A participação pública poderia ser mais presente. “A democracia participativa se resume hoje a referendos, plebiscitos, que praticamente não vemos. Estamos muito a reboque da democracia representativa que é criticada por todos os lados. Não é abolir a representação, mas dar mais ênfase à participação dando importância igual à da representação”, diz.

A reforma política se projeta como o caminho mais importante para que a democracia representativa e participativa atenda os cidadãos. O debate, porém, não pode se dar apenas entre políticos. “O grande desafio é fazer o debate circular pela sociedade. Até porque, se ficar muito circunscrito ao Congresso Nacional, pode ser que essa reforma não tenha o alcance necessário.
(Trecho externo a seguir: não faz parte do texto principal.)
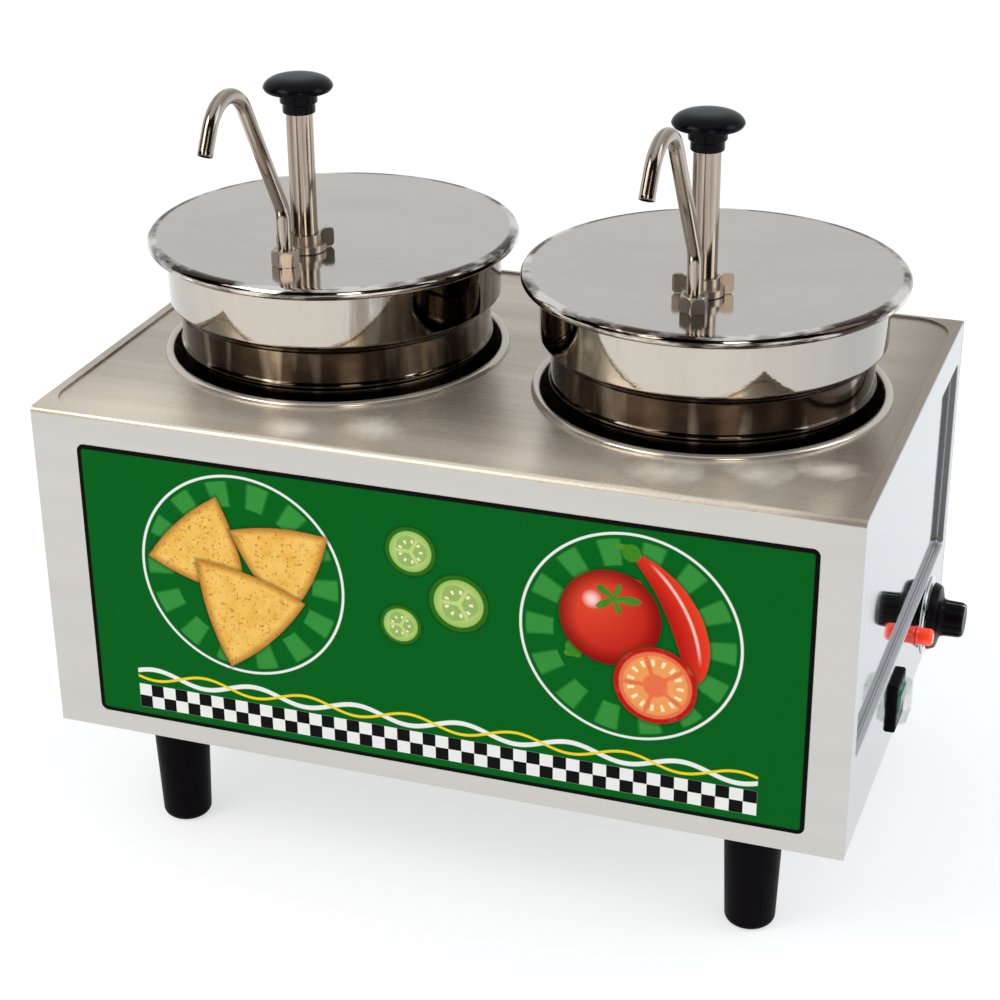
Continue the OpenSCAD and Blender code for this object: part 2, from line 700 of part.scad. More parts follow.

Além da atuação por meio dos movimentos sociais, das ONGs e outras organizações, os cidadãos que, neste momento, não estão organizados, têm que procurar se envolver com o assunto, procurar discutir de forma cotidiana no seu bairro, na sua escola, no seu trabalho, criar momentos para fazer esse debate, para que ele flua e as demandas da sociedade acabem repercutindo de forma mais ampla”, completa Carla Almeida.